> [Work to be completed]
Select the lines of the records containing the word "that" and list them.

> [Given data]

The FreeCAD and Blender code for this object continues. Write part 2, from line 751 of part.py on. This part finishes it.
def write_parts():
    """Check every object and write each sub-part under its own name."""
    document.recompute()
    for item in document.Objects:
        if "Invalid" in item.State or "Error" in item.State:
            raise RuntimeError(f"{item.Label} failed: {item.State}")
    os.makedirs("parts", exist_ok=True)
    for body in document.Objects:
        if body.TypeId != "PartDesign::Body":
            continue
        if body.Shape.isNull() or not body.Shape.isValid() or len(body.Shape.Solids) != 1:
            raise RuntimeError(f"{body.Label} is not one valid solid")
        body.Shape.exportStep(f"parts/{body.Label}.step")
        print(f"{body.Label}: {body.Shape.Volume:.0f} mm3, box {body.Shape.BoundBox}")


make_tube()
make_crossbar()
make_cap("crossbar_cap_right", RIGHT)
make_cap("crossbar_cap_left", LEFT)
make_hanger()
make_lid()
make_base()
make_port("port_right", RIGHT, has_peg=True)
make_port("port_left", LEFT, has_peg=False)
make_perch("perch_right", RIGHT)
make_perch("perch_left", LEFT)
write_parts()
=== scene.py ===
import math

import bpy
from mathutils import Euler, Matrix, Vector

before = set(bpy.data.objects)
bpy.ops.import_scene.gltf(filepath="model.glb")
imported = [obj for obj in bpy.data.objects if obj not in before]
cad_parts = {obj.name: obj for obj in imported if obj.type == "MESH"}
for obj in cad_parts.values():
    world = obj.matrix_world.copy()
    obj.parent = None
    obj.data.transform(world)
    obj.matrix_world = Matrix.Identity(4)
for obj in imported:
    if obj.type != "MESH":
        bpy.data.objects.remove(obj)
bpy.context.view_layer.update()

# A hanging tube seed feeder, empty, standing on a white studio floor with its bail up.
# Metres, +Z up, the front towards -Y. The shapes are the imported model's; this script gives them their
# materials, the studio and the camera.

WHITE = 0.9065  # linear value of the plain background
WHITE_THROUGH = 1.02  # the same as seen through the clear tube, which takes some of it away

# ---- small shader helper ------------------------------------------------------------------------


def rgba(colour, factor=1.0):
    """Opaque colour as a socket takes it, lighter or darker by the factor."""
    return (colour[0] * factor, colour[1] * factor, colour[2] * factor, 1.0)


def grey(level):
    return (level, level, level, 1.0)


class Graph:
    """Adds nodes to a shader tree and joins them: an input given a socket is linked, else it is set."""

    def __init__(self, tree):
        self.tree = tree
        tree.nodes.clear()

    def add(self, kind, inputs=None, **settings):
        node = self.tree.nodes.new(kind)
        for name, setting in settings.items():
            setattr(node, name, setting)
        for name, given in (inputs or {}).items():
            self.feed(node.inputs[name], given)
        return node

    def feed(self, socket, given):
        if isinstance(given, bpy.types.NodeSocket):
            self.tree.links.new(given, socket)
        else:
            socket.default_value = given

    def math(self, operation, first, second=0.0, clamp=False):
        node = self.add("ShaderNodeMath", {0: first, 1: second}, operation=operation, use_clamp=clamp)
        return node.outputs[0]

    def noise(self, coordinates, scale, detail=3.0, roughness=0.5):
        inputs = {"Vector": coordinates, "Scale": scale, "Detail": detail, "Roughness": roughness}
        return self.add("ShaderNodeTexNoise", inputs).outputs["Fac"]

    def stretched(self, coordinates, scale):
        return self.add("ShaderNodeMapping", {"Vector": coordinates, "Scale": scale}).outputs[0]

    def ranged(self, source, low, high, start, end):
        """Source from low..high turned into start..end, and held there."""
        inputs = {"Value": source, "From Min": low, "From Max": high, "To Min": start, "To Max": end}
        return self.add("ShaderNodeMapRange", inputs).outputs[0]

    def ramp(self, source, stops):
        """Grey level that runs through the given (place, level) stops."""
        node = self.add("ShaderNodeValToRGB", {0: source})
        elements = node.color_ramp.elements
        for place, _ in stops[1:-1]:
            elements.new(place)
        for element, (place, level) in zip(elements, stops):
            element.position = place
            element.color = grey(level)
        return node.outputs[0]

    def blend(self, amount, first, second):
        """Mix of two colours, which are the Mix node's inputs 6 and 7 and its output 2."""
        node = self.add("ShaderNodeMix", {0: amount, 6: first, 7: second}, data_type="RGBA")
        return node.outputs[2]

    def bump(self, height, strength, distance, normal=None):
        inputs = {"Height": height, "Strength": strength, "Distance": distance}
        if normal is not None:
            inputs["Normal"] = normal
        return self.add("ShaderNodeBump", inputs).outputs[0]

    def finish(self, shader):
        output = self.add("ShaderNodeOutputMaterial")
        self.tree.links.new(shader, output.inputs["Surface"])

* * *

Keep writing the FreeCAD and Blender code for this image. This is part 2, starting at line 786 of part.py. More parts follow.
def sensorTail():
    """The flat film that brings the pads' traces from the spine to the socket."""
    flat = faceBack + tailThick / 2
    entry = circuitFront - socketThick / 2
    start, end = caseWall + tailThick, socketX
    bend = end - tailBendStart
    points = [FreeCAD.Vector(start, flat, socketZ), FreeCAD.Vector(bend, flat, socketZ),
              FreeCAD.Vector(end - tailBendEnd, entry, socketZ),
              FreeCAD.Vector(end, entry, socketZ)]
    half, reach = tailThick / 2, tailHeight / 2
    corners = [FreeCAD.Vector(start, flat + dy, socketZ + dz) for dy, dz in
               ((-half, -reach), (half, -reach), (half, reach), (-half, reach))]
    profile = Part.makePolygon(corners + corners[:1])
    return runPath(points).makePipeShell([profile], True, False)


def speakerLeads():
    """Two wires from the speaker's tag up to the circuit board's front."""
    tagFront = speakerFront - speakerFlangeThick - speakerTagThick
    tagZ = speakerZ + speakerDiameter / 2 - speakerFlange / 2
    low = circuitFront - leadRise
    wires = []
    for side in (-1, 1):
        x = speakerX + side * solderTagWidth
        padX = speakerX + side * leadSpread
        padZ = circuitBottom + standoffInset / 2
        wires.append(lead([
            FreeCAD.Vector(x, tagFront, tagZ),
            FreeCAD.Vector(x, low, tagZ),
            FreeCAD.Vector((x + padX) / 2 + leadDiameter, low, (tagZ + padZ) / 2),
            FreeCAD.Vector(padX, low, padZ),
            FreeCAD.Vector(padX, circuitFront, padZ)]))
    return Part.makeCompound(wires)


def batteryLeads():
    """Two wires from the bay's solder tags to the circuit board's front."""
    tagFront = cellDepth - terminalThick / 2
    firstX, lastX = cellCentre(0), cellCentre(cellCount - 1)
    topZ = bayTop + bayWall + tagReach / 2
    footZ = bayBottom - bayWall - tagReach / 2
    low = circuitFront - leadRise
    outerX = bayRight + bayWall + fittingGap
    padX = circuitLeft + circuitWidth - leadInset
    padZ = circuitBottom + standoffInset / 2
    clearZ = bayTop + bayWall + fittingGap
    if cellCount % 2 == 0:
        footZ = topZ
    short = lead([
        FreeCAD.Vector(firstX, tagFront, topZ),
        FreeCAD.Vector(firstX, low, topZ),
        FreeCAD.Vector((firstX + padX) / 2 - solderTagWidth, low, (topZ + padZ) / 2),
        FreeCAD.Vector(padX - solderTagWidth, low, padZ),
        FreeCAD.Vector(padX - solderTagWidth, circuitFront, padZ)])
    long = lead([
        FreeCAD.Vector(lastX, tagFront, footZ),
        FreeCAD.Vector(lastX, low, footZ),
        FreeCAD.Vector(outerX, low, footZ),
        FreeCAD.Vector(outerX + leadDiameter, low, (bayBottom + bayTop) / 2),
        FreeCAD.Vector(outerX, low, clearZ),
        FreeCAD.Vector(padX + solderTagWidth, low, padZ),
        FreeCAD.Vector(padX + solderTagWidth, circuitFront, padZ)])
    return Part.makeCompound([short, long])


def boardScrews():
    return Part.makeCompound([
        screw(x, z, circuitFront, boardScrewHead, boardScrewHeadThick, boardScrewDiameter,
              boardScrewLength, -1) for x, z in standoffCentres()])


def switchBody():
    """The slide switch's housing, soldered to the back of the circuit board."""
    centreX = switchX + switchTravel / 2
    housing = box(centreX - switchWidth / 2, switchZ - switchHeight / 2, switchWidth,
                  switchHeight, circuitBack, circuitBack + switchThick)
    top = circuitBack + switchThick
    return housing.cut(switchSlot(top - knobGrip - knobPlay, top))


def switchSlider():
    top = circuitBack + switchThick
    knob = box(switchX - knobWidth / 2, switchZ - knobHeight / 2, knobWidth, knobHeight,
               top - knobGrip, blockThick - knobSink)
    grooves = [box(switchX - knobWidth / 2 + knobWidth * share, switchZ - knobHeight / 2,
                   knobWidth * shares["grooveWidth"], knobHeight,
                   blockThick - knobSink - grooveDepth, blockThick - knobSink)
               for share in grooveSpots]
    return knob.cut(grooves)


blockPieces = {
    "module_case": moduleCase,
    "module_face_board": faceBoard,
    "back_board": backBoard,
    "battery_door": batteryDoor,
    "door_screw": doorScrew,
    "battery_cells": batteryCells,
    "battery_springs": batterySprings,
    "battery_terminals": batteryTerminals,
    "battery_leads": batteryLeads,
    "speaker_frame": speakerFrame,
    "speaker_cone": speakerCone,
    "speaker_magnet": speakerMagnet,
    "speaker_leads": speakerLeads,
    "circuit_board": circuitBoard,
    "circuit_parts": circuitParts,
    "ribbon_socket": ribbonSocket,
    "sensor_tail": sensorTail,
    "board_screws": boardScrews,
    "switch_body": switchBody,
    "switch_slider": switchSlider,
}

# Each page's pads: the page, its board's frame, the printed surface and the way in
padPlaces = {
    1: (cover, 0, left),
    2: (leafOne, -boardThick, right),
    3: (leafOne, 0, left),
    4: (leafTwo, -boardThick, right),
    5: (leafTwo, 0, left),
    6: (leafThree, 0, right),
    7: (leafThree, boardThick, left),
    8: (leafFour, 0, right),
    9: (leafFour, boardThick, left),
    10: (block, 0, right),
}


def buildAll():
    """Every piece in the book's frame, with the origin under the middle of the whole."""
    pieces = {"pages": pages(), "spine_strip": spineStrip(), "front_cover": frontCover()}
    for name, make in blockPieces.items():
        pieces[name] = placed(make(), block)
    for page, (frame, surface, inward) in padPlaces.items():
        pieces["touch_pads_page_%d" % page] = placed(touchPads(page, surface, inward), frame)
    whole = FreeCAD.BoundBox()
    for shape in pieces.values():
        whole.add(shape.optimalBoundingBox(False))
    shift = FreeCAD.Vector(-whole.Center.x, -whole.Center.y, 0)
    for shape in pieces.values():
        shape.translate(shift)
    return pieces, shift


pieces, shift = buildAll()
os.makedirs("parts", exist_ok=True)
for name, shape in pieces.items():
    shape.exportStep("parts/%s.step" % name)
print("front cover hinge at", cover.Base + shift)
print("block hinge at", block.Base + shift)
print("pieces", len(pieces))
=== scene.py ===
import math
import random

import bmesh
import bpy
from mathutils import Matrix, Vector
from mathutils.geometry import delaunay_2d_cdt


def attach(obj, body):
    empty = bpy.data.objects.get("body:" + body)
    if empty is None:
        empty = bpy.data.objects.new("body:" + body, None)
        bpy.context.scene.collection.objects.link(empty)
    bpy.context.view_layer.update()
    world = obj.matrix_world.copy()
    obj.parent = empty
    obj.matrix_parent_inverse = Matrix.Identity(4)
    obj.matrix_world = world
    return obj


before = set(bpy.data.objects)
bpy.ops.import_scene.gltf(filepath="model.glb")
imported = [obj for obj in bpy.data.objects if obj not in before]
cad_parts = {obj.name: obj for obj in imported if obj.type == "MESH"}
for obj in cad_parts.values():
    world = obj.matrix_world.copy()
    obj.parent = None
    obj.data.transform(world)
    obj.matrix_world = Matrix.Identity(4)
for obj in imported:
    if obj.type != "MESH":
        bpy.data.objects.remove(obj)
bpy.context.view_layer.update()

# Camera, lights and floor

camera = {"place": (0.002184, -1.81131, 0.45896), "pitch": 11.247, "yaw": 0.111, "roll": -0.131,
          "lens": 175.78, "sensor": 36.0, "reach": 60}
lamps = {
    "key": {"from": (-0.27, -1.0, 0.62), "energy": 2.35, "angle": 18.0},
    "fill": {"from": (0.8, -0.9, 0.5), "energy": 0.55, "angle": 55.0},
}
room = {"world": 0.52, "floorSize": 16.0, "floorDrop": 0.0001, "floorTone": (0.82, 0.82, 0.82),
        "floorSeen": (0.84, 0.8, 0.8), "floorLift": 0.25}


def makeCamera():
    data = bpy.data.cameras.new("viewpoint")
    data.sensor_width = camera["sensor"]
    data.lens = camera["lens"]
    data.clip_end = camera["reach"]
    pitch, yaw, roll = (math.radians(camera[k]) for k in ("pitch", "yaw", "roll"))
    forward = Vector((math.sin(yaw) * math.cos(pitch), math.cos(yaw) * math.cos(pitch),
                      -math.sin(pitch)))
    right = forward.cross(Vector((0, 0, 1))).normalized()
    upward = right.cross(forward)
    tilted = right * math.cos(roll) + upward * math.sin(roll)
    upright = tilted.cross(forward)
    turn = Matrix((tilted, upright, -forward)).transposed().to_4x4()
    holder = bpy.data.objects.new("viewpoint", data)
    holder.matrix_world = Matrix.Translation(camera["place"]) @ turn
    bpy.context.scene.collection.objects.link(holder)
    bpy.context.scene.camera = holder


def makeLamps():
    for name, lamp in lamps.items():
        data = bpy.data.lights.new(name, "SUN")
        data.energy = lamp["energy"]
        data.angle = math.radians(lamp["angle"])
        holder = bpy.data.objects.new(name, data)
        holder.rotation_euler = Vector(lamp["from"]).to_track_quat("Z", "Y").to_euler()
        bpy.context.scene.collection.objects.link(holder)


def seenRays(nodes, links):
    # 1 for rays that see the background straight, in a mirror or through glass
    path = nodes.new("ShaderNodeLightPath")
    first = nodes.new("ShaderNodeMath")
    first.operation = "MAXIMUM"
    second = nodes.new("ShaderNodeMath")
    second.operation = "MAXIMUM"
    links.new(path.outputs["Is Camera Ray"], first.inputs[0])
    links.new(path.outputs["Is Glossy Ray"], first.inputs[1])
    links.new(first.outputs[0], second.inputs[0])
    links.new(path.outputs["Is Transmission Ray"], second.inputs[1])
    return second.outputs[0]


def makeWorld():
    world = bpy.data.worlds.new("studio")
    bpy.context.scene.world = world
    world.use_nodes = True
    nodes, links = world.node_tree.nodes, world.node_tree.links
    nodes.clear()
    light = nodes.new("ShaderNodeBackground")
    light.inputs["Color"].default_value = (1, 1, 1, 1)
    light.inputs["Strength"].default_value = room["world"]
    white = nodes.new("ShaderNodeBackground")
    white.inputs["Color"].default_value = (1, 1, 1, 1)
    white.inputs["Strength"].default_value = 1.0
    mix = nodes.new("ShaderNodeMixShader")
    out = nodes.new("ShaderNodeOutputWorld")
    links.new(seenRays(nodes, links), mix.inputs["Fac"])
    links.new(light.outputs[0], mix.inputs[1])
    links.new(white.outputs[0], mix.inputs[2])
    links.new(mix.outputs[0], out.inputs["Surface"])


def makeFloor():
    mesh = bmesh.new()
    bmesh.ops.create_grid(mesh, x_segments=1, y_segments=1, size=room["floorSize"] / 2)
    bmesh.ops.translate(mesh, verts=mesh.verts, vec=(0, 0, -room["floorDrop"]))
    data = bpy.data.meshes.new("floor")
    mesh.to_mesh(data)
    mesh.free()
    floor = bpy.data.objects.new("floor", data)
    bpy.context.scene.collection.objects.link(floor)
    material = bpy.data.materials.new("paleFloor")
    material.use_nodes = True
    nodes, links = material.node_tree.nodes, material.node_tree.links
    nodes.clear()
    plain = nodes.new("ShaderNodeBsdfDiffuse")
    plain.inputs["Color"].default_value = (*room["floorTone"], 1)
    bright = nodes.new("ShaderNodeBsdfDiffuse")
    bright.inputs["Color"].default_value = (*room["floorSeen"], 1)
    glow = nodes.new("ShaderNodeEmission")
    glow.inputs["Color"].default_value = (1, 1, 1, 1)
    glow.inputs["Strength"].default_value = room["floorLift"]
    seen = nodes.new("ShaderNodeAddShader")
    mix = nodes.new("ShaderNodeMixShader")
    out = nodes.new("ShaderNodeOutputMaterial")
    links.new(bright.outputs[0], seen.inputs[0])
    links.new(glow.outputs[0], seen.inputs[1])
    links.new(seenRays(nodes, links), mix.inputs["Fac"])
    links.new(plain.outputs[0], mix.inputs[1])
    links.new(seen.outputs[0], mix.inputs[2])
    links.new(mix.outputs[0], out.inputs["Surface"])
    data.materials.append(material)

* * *

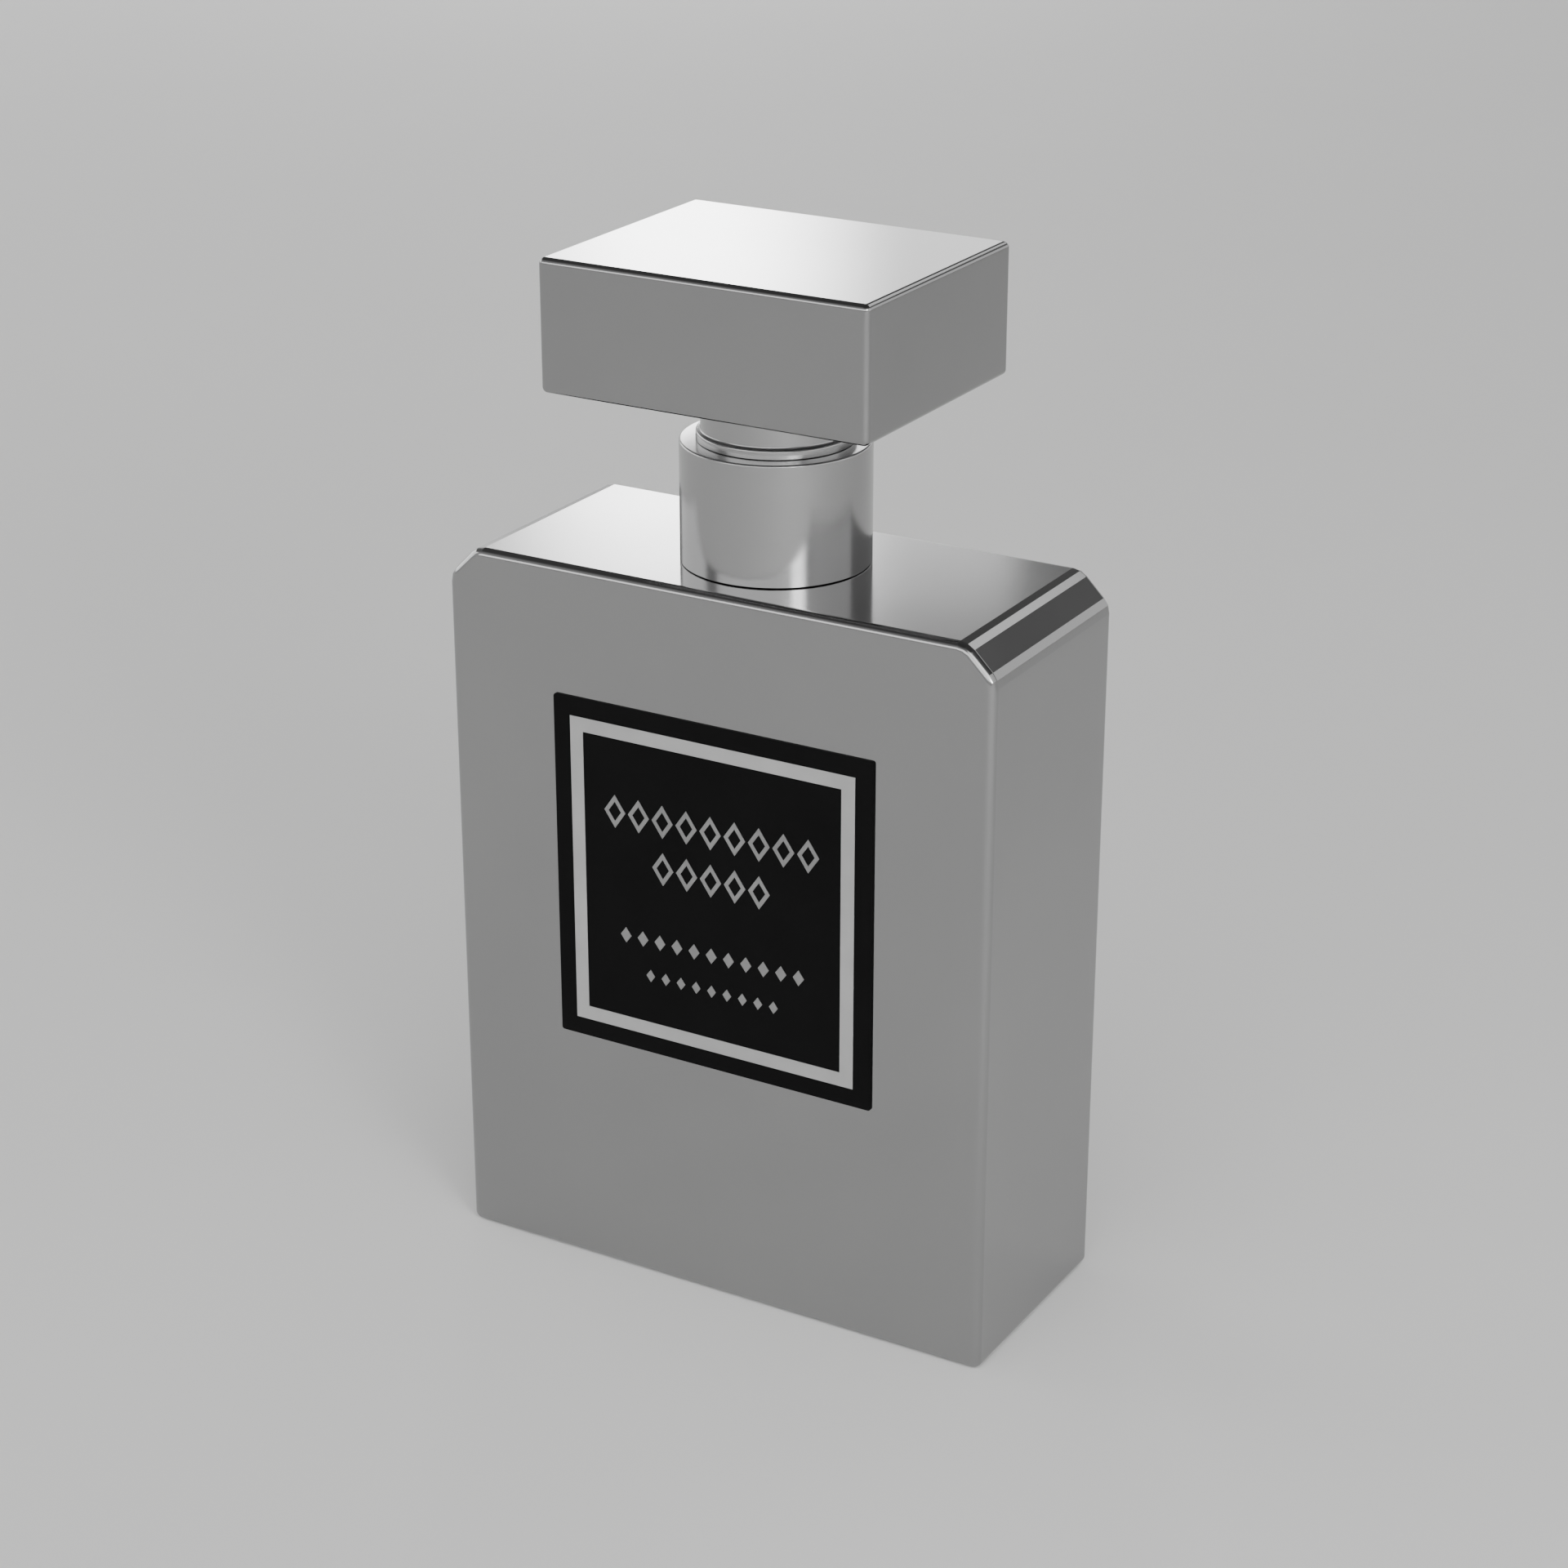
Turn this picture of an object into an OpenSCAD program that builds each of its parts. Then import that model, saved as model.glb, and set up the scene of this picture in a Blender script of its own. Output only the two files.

> [Answer to this problem]
        """Grey level that runs through the given (place, level) stops."""
    """The flat film that brings the pads' traces from the spine to the socket."""
    # 1 for rays that see the background straight, in a mirror or through glass
Turn this picture of an object into an OpenSCAD program that builds each of its parts. Then import that model, saved as model.glb, and set up the scene of this picture in a Blender script of its own. Output only the two files.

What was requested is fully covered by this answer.